Limitations and Best Uses of Historical Exams

Recognizing Outdated Question Styles

While AP Physics C old exam papers are valuable, those from the 1980s or 1990s may contain question styles that are no longer in use. For example, older exams sometimes featured more "plug-and-chug" style questions or focused on obscure electrical components that have since been de-emphasized in the current Course and Exam Description (CED). Students should be wary of spending too much time on problems that feel disconnected from the modern emphasis on experimental design and qualitative reasoning. The most relevant exams are those from 2015 onward, as they align most closely with the current pedagogical shift toward deep conceptual understanding.

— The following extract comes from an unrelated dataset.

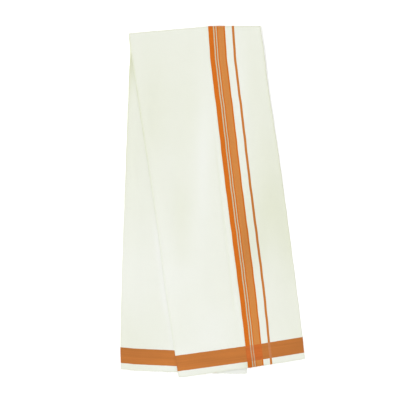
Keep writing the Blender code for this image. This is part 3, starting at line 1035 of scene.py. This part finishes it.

Balancing Past Papers with Current Course Materials

Past exams should supplement, not replace, current course materials and textbooks. While College Board released exam questions show what has been tested, the CED outlines what could be tested. Occasionally, the College Board introduces a new way to test a standard topic that hasn't appeared in the last decade. Therefore, students should use past exams to master known patterns but return to their primary textbook to ensure they haven't ignored a niche area of the syllabus, such as the specific properties of ferromagnetic materials or the detailed derivation of the energy density in a magnetic field.

Using Old Exams for Supplemental Topic Drills

If a student identifies a specific weakness—for example, calculating the Electric Field of continuous charge distributions—they should go through the last 15 years of AP Physics C Electricity and Magnetism past exams and extract only the questions related to that topic. This "vertical" study method is more effective for correcting specific deficiencies than taking full practice exams repeatedly. By seeing ten different variations of a line of charge or a non-conducting disk, the student begins to see the universal steps required for the setup: defining a differential charge element dq, expressing it in terms of charge density, and integrating over the appropriate spatial dimensions. This targeted drill turns a historical archive into a powerful, topic-specific workbook.